O que faz um homem já beirando os cinquenta
anos voltar à escola para terminar o ensino fundamental? O que faz uma mulher
lavar roupas para fora para alimentar seus filhos? O que faz um professor
dedicar horas de seu tempo a ensinar valores? O que faz uma mulher perseguir um
sonho mesmo que tudo pareça contra ela? O que faz um Policial se entregar à
morte protegendo um ideal? O que faz um cristão não se render às armadilhas da
estrada? O que faz uma mulher ser fiel a um homem e à sua memória, quando
ausente dela? O que faz uma mãe arrumar a cama do filho que não voltará? O que faz uma viúva prosseguir e sorrir mesmo com a dor paralisante de sua alma? O que faz um homem trabalhar honestamente mesmo com
todos os exemplos de vitória barata? O que faz um trabalhador ser esmagado por impostos e não renunciar à dignidade do trabalho? O que faz um homem escolher uma só mulher
para amar e a ela se entregar sem reservas e sem receios? O que faz uma esposa
deixar seu lar para limpar e cuidar do lar de outrem? O que faz um homem ser um
homem?
O que faz essas coisas maravilhosas
acontecerem é o milagre da graça; a esperança da glória; a poetização do divino
em nós; a celebração que faz de nós celebridades anônimas.

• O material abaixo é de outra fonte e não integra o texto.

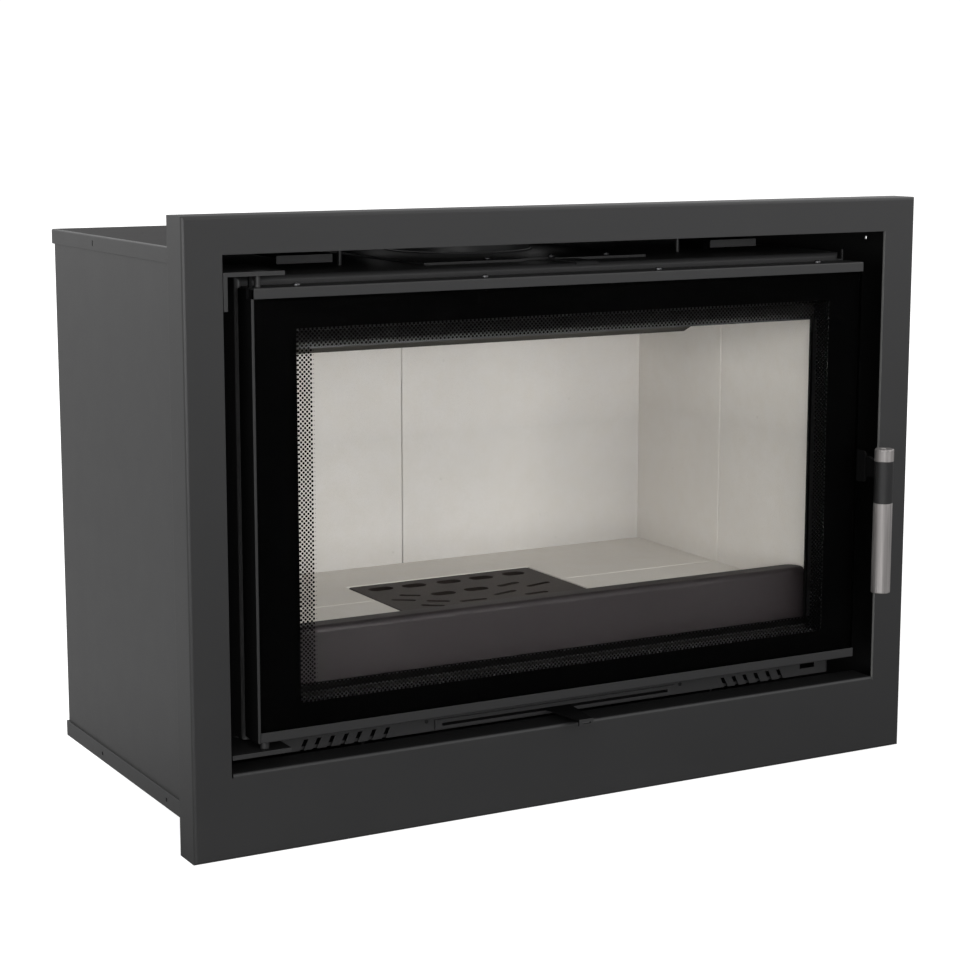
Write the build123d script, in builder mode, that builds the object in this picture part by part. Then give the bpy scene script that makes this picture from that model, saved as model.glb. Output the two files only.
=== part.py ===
from build123d import *
import os
import math

# ---------------------------------------------------------------------------
# Built-in fireplace insert: a welded firebox with an insulating lining, a
# glazed door hinged at the left, a lift lever at the right, a folded
# convection casing around it and a steel face frame in front.
#
# Axes: +X to the right as seen from the front, +Y to the back, +Z up.
# In this file a place is given by three drawing measures in millimetres:
#   x : from the middle plane
#   d : depth, from the corner line of the face frame towards the back
#   h : height above the bottom edge of the face frame
# The origin is the centre of the whole object's footprint, on the floor.
# ---------------------------------------------------------------------------

# ---- overall -------------------------------------------------------------
FRAME_W = 800.0            # outside width of the face frame
FRAME_H = 578.3            # outside height of the face frame
FRAME_T = 3.0              # sheet of the face frame
FRAME_FRONT = -3.17        # front face of the frame (its bend radius ahead of the corner line)
FRAME_REAR = 31.2          # rear edge of the frame's returns
FRAME_BEND = 3.0           # outside bend radius of the frame
OPEN_HALF = 362.7          # half width of the frame's opening
OPEN_BOTTOM = 79.4         # bottom edge of the opening
OPEN_TOP = 544.4           # top edge of the opening
LIP_DEPTH = 31.5           # depth of the folded lip at the bottom of the opening

HANDLE_FRONT = -51.25      # front of the handle bar: foremost point of the object
BOX_BACK = 399.0           # back of the firebox: rearmost point of the object
DEPTH_MID = (HANDLE_FRONT + BOX_BACK) / 2
FOOT_LIFT = 1.0            # the feet hold the frame this far off the floor

# ---- convection casing -----------------------------------------------------
CAS_T = 2.0
CAS_OUT = 400.0            # outside of lid flange and base skirt
CAS_SIDE = 398.0           # outside of the side panels
CAS_FRONT = 31.2
CAS_BACK = 340.8
CAS_FLANGE = 389.5         # inner edge of the side panels' front flanges
LID_TOP = 551.0
LID_FLANGE = 536.5
BASE_BOTTOM = 34.9
SKIRT_TOP = 51.3
FLUE_X, FLUE_D = 0.0, 240.0
LID_HOLE_R = 92.0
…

Ainda assim, mesmo com tantos
exemplos de maravilhosa graça se derramando no homem, esse prefere se admirar
do pouco, do pequeno, do medíocre, banalizando a excepcionalidade do que é
comum, do que é familiar, de seres imperfeitos que tentam alcançar a perfeição
com gestos simples e tantas vezes não notados e mal interpretados. A
familiaridade retira de nós a amplitude da maravilha: "Não é este o
carpinteiro, filho de Maria, e irmão de Tiago, e de José, e de Judas e de
Simão? E não estão aqui conosco suas irmãs? E escandalizavam-se nele. E Jesus
lhes dizia: Não há profeta sem honra senão na sua pátria, entre os seus
parentes, e na sua casa" (Marcos 6.2-4).
Isso é a banalização da maravilha. O
homem se negando a admirar o que lhe é familiar. Era inequívoca a maravilha que
se projetava à frente daquelas pessoas, na figura de Jesus, mas Ele era "apenas" o carpinteiro, o vizinho, o familiar e o comum. A familiaridade que destrói e
corrompe. A familiaridade que evita a graça que transborda do comum, do irmão,
do vizinho, do amigo, do cônjuge.
Os olhos se perdem nos talentos
imaginados no outro desconhecido. Assim, admira-se a devoção do marido da
outra, a beleza da mulher do outro, a inteligência do irmão do amigo, a
sabedoria do pregador que nem sabemos pronunciar o nome. Para nós, o milagre
não pode nascer ao nosso lado, a graça não pode ser derramada sobre alguém que
conhecemos e sabemos onde vive. Para nós, a sabedoria que vem do alto não paira
naquele que convive conosco.
Bem-aventurados os que se maravilham
do comum; que aprendem a admirar a santidade de seu irmão, a fidelidade de seu
cônjuge, a beleza de seus filhos, a inteligência de seu amigo, a sabedoria de
seus pais, a honestidade de seu igual.
Bem-aventurados os que sabem que
negar a maravilha que há no nosso igual é negar a graça.
Bem-aventurados os que
não resmungam que "santo de casa não faz milagre".